Pub Date: April 1st, 1994
ISBN: 0-15-182064-3
Publisher: Harcourt

This second collection by the author of The Garden State (1988) gathers 13 slick but formulaic stories, half of which have appeared in small magazines. Krist profiles a number of suburban misfits in these fictions, three of which chronicle a teenaged boy's view of his parents' crumbling marriage. His mother suffers a miscarriage (``Ghost Story''); grows increasingly erratic until she finds fulfilling work in a zoo (``Giant Step''); and flirts with a handsome college boy while summering without dad on the Jersey shore (``Numbers''). More flighty women people stories about an indexer separated from her philandering husband (the title story); a lesbian college administrator who can't adjust to separation from her lover (``Safe Houses''); and a mysterious woman named Alice who appears from nowhere in a man's life and disappears just as mysteriously (``Ever Alice'').
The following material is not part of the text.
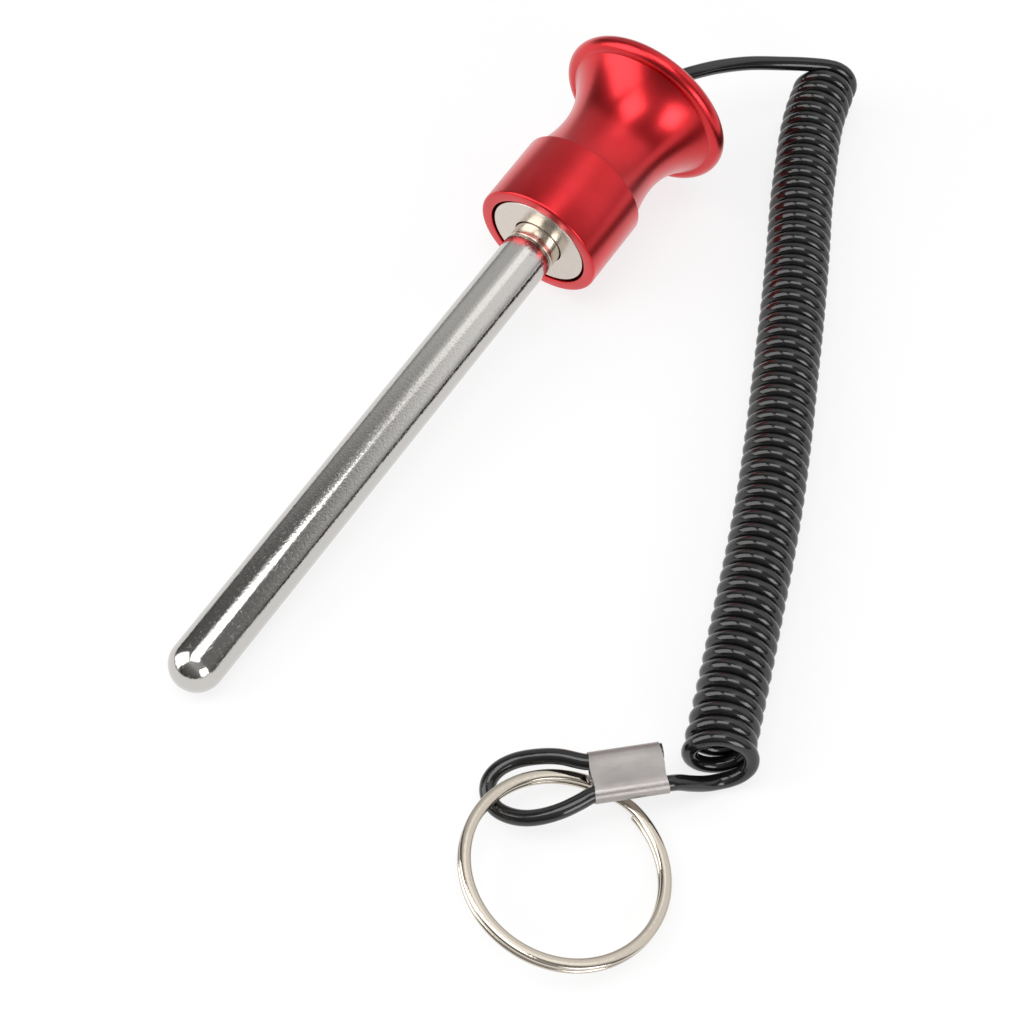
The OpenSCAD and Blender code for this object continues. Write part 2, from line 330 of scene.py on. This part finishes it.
def helix_line(steps=32, last_part=0.12):
    """The curled stretch: whole turns and part of a last one, wound on the route of the coil."""
    axis = smooth_line([Vector((x, y, COIL_R)) for x, y in COIL_ROUTE], 24)
    far = along(axis)
    turns = TURNS + last_part
    count = int(steps * turns)
    line = []
    at = 0
    for i in range(count + 1):
        turn = i / steps
        q = 2 * pi * turn
        s = (far[-1] - LOOSE_START) * i / count + LOOSE_START * (1 - exp(-turn / LOOSE_TURNS))
        s += leaning(FIRST_LEAN, turn, q) + leaning(LAST_LEAN, turns - turn, q)
        while at < len(far) - 2 and far[at + 1] < s:
            at += 1
        while at > 0 and far[at] > s:
            at -= 1
        way = (axis[at + 1] - axis[at]).normalized()
        centre = axis[at] + way * (s - far[at])
        side = way.cross(Vector((0, 0, 1)))
        line.append(centre - side * CURL_R * sin(q) + Vector((0, 0, CURL_R * cos(q))))
    return line


def in_sleeve(part, across):
    """A point in the sleeve, by its share of the length from the middle and its distance across."""
    return SLEEVE @ Vector((part * SLEEVE_L, -across, 0))


def cord_line(per=8):
    """The whole cord: from its stop in the knob, by the helix and the loop, back into the sleeve."""
    inside = [PIN @ Vector((0, 0, a)) for a in (BORE_END - STOP_L, BORE_END, BACK - DISH,
                                                BACK - DISH + CORD_OUT)]
    helix = helix_line()
    lead = smooth_line(inside + [Vector(p) for p in LEAD_ROUTE] + [helix[0], helix[3]], per)
    ends = [in_sleeve(part, SLEEVE_LANE) for part in (0.5, 0.2, -0.2, -0.5)]
    # The cord's end stands a little out of the sleeve.
    back = [in_sleeve(part, -SLEEVE_LANE) for part in (-0.5, -0.2, 0.2, 0.53)]
    tail = smooth_line([helix[-4], helix[-1]] + [Vector(p) for p in TAIL_TO_SLEEVE] + ends
                       + [Vector(p) for p in LOOP_ROUTE] + back, per)
    # The lead's last stretch and the tail's first lie on the helix and only set the way it is met.
    return lead[:-per - 1] + helix[:-1] + tail[per:]


def make_cord():
    line = cord_line()
    data = bpy.data.curves.new("cord", "CURVE")
    data.dimensions = "3D"
    data.bevel_depth = CORD_R * MM
    data.bevel_resolution = 6
    data.use_fill_caps = True
    spline = data.splines.new("POLY")
    spline.points.add(len(line) - 1)
    for point, p in zip(spline.points, line):
        point.co = (*(p * MM), 1)
    spline.use_smooth = True
    cord = bpy.data.objects.new("cord", data)
    bpy.context.scene.collection.objects.link(cord)
    return cord, along(line)[-1] * MM


# Crimped sleeve

def make_sleeve(length_steps=16):
    """A strip folded round both lanes, pressed flat, with its seam below."""
    mid_r = CORD_R + CORD_GAP + SLEEVE_WALL / 2
    outline = [(-SLEEVE_SEAM, -mid_r), (-SLEEVE_LANE * 0.5, -mid_r)]
    outline += [(-SLEEVE_LANE + mid_r * cos(q), mid_r * sin(q))
                for q in (radians(-90 - 15 * i) for i in range(13))]
    outline += [(SLEEVE_LANE * x, mid_r) for x in (-0.66, -0.33, 0, 0.33, 0.66)]
    outline += [(SLEEVE_LANE + mid_r * cos(q), mid_r * sin(q))
                for q in (radians(90 - 15 * i) for i in range(13))]
    outline += [(SLEEVE_LANE * 0.5, -mid_r), (SLEEVE_SEAM, -mid_r)]
    bm = bmesh.new()
    verts = [bm.verts.new((-SLEEVE_L / 2, y, z)) for y, z in outline]
    edges = [bm.edges.new(pair) for pair in zip(verts, verts[1:])]
    for _ in range(length_steps):
        made = bmesh.ops.extrude_edge_only(bm, edges=edges)["geom"]
        verts = [v for v in made if isinstance(v, bmesh.types.BMVert)]
        edges = [e for e in made
                 if isinstance(e, bmesh.types.BMEdge) and all(v in verts for v in e.verts)]
        bmesh.ops.translate(bm, verts=verts, vec=(SLEEVE_L / length_steps, 0, 0))
    for v in bm.verts:
        x, y, z = v.co
        part = 2 * x / SLEEVE_L
        press = SLEEVE_PRESS * (1 - part ** 4) * max(0, 1 - (y / SLEEVE_LANE) ** 2)
        wave = SLEEVE_END_WAVE * sin(y * 1.1 + 0.6) * part ** 3 * abs(part) ** 3
        v.co = (x + wave, y, z - press * (1 if z > 0 else -1))
    bmesh.ops.recalc_face_normals(bm, faces=bm.faces)
    bmesh.ops.solidify(bm, geom=bm.faces, thickness=SLEEVE_WALL)
    return finished(bm, "sleeve", SLEEVE)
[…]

Men fare no better in Krist's tales of failed relationships—certainly not the young man leaving a girlfriend who suffers from MS in ``Baggage,'' nor the divorced dad whose daughter doesn't want to see him in ``Eclipse.'' The real oddballs here provide some comic relief: there's the young embalmer, the son of a former call girl, who wants to leave Westchester County for the freedom of Alaska (``Hungry''); the elderly, left-wing homosexual photographer who refuses to acknowledge his diminished capacities even to his sympathetic bisexual nephew (``Uncle Issac''); and the truly oafish young man who lives with his widowed mother in Brooklyn, and who's flabbergasted by her pregnancy and impending marriage (``Unique Szechuan II''). No story stands out in this calculated collection of contemporary goofiness. Sharp dialogue and an economic style can't compensate for utter predictability.